Louis Vasquez was a mainstay in the Latino Historical Society, whose President, Jesse Villalpando, turned me on to his autobiography and praised him as a mentor to returning Korean War veterans.  In “Weasal” Louis wrote about such winter pleasures as sledding down Washington Street across Guthrie (dangerous unless one had a look-out) and hitching rides, something, I must confess I used to do with terry Jenkins and Paul Curry by grabbing onto car bumpers with one hand while holding onto the sled.  Louis recollected:
  If the automobile stopped suddenly, heaven forbid, you either let go quickly or you would go underneath the chassis.  This was a dangerous practice, and the police warned us against it.  One night, the neighborhood cop, Mr. Brown, caught me hitching cars.  Threatening to take me to jail and confiscate my sled, he had me in tears.  I was more worried about my Dad; if he found out, it would be another whipping.  The officer knew I lived a couple houses from him; so, I guess, because of this, he let me go.
 Louis Vasquez (front, left) coaching 1949 women's softball team
With scrapbook in hand Louis closely followed the 1971 ECW “Super team” starring guards Darnell Adell and Reuben Bailey, forwards Pete Trgovich and Ulysses “Junior” Bridgeman, and center Tim Stoddard.  In the Regional final Gary West Side led at halftime 43-41.  Louis wrote:
  In the third quarter the Senators came out smoking and scored 29 points.  West Side cut the deficit with 28 points in the final quarter, but it wasn’t enough.  The final score was 94-89
  That was the closest any team would come.  The Finals were played for the last time at Hinkle Fieldhouse.  In those two games Trogovich scored 68 points to lead the Senators to victory, first against Floyd Central and then Elkhart.  I had seen too many teams get upset in the playoffs to be complacent, so it was a thrill to watch these young men add to East Chicago’s rich basketball history.

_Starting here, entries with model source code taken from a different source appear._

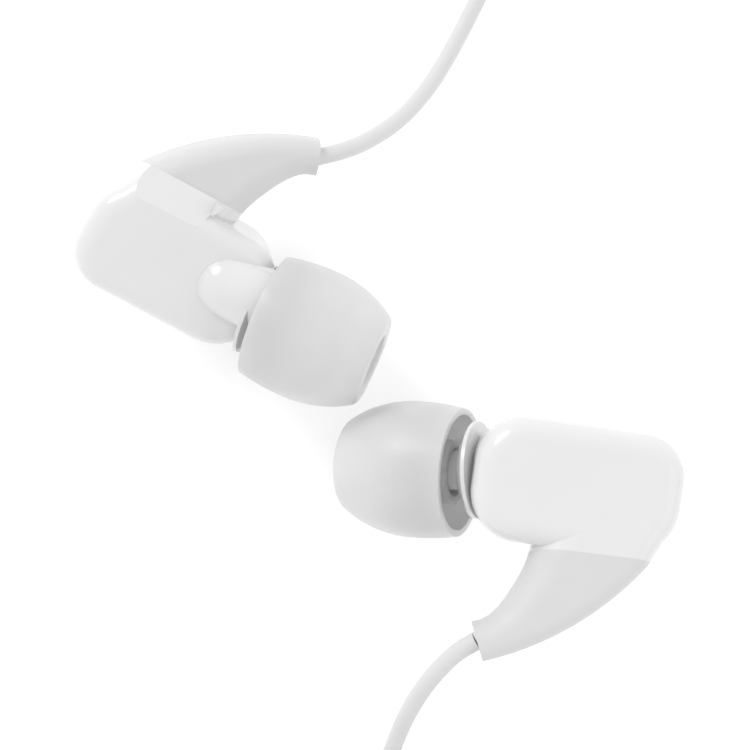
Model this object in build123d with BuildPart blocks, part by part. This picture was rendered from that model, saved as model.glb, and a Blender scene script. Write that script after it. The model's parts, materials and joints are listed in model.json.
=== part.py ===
"""A pair of wired in-ear earphones: two mirrored earbuds, a Y-shaped cord and a 3.5 mm plug.

Millimetres, +Z up. The origin is on the surface that the earbuds lie on, under the middle of the pair.
Each earbud is drawn once, as the right-hand one, in its own frame: X forward to the nozzle, Y down
towards the cord and Z inward to the head, from the middle of its flat outer face. The left earbud is its
mirror image. Both are then turned to the way they lie.
"""

import os
from math import asin, cos, pi, radians, sin, tan

from build123d import *

# Earbud housing
housing_length = 18.0
housing_height = 11.0
housing_thickness = 8.2
housing_shift = -0.1
back_corner = 3.8
horn_corner = 5.0
front_corner = 4.3
outer_round = 1.95
inner_round = 1.8
wall = 0.9
cavity_round = 2.6
seam_height = 2.5

# Rubber horn that guides the cord out of the housing
# The parting line slants: its height is parting_height on the outer face's middle.
parting_height = 5.2
parting_normal = Vector(-0.03, 1, -0.24)
horn_root = 5.7
horn_root_depth = 3.7
bevel_end = 0.2
horn_back_slope = Vector(-0.425, -0.905, 0)
horn_root_back = -6.9
horn_root_front = 3.1
horn_root_thickness = 6.4
horn_end_thickness = 4.0
horn_end_corner = 1.4
horn_nose = 0.47
horn_end_back = (5.95, 15.8)
horn_end_front = (7.35, 12.7)
horn_stations = 5
knot_radius = 0.95

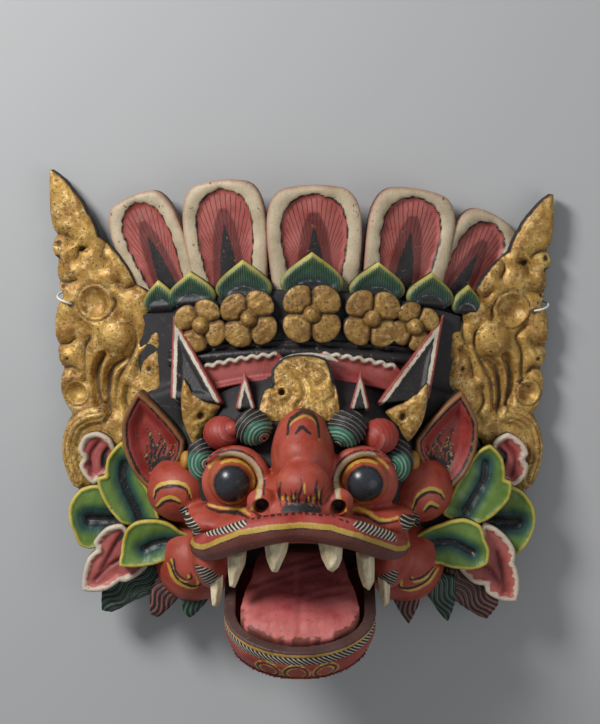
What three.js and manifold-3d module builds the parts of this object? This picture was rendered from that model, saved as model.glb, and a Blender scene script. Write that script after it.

At Market Square Arena for the 1976 and 1977 Finals Louis recalled:
  In 1976 E.C. Washington got to the Final Four only to lose in the morning game.  The following year, however, we made it to the championship against Carmel.  Drake Morris took the last shot.  I swear he was fouled, but the referees didn’t call it.  The ball bounced off the rim; that’s how close we came to becoming state champions.  I was distraught for a short while, but my girls had a wonderful time staying in an Indianapolis hotel with [daughter] Sylvia's classmate Diana Hernandez.  Over the years these basketball weekends had become outings that the children remembered fondly.

In the early game Drake Morris had 37 points.  Against Carmel Morris scored 27, including two free throws with 11 seconds left to give East Chicago the lead, 52-51.  Then with four seconds to go Carmel’s Jon Ogle sank a jump shot, and Morris almost nailed a desperation shot.  I can just imagine Weasal’s torment.

In “All Worth Their SALT” Jeff Manes wrote about Lil’ Joe Gutierrez, like Vasquez a “mill rat” at Inland Steel.  “At that time,” Gutierrez stated, “Mexicans went to the yard department.  Blacks were sent to the coke plant.”  After finishing the interview, Manes, himself a former steelworker, headed east on Cline Avenue.  He recalled:
  I notice Beto’s Restaurant.  Used to be Mehilo’s watering hole.
  Nearer the union hall, Pete and Mabel are but ghosts like Hot Dog John or the no-legged man who sold pencils at the corner of Michigan and Guthrie.  Bust Corner Drug Store – gone.
  Joe stays.

I interviewed Lil’ Joe Gutierrez for a Steel Shavings issue, “Steelworkers Fight Back,” co-edited with Mike Olszanski on the history of USW Local 1010. Oz recently was driving east on 80/94 near La Porte when a wheel (not just a tire) suddenly materialized in the middle lane.  His Mazda ended up facing backward in a ditch.  Fortunately nobody was to his right.  The car was totaled, but Oz escaped without a scratch, just aches and pain.  A week earlier, he spotted a ladder in the highway.  Someone appears to be tossing objects from a nearby overpass.

Going into Monday night, I had a comfortable lead in the Fantasy Football playoff, but Eli Manning passed for 300 yards and tossed four TD passes, enabling The Powerhouse to squeak by Jimbo Jammers 84-82.